Главная трудность — создание своего репертуара — ждала меня впереди. Но пока я думал не об этом, а лишь о совершенствовании своей комической манеры, о поведении на манеже и т. п. Я считал, что любви зрителей клоун может добиться и смешной внешностью, и поступками, которые будут соответствовать определенному характеру. А если зрители полюбят самого комика, они хорошо примут и его шутки.
И вот финал: в феврале 1930 года в нашей учебной группе должен был состояться выпускной экзаменационный просмотр. Была составлена цирковая программа из двух отделений, в которой преобладала акробатика. Из клоунов в первом отделении был занят я.
«Подает надежду» — было общим мнением комиссии. Нового коверного согласились аттестовать, а всех выпускников обязали две недели давать платные представления в помещении училища.
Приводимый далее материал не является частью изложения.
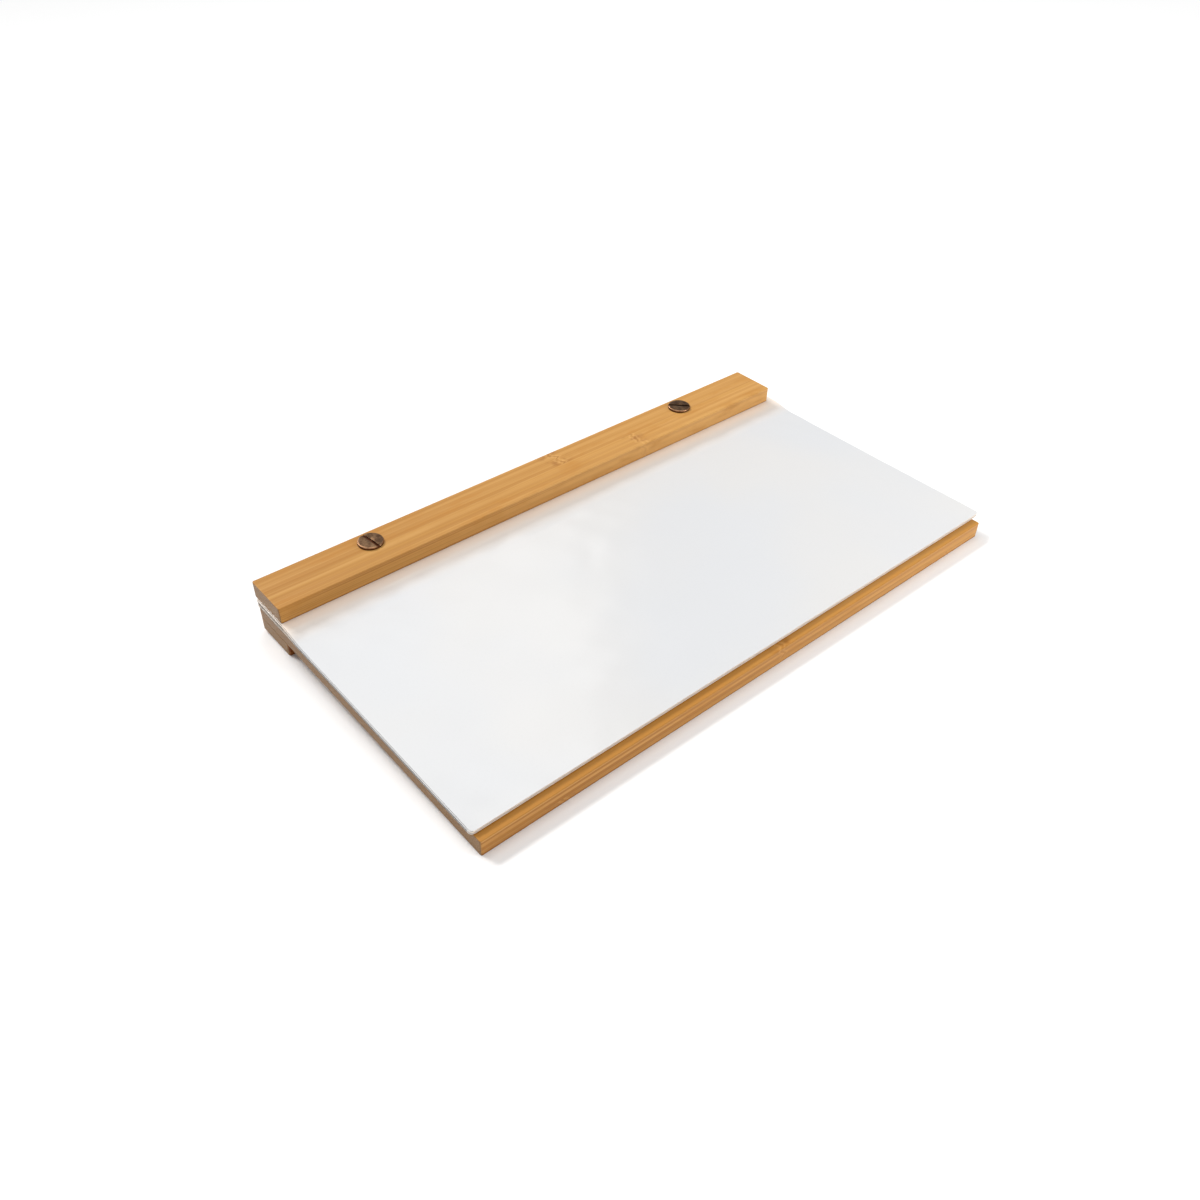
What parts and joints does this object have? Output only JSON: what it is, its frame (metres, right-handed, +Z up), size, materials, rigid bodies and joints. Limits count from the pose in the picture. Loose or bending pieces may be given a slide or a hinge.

Этим достигались две цели: обкатка номеров перед выходом на профессиональный манеж и сбор средств для покупки учебного инвентаря. В это время школа уже была переименована в училище циркового искусства и перешла в подчинение Наркомпроса. В училище собралась группа квалифицированных преподавателей, прекрасно знающих специфику циркового искусства. Опытные педагоги приоткрыли тайны актерского мастерства, научили будущих артистов цирка с уважением относиться к своей профессии и гордиться ею.
Меня признали профессиональным артистом. И сразу же выросли новые проблемы. С чего начать? Каков будет мой герой? Что он будет любить и ненавидеть? В чем его индивидуальность?
С этого дня мне приходилось ощупью искать свой актерский путь, а пока я только с волнением совершил свой второй в жизни самостоятельный шаг на манеж — туда, где мне предстояло еще найти себя.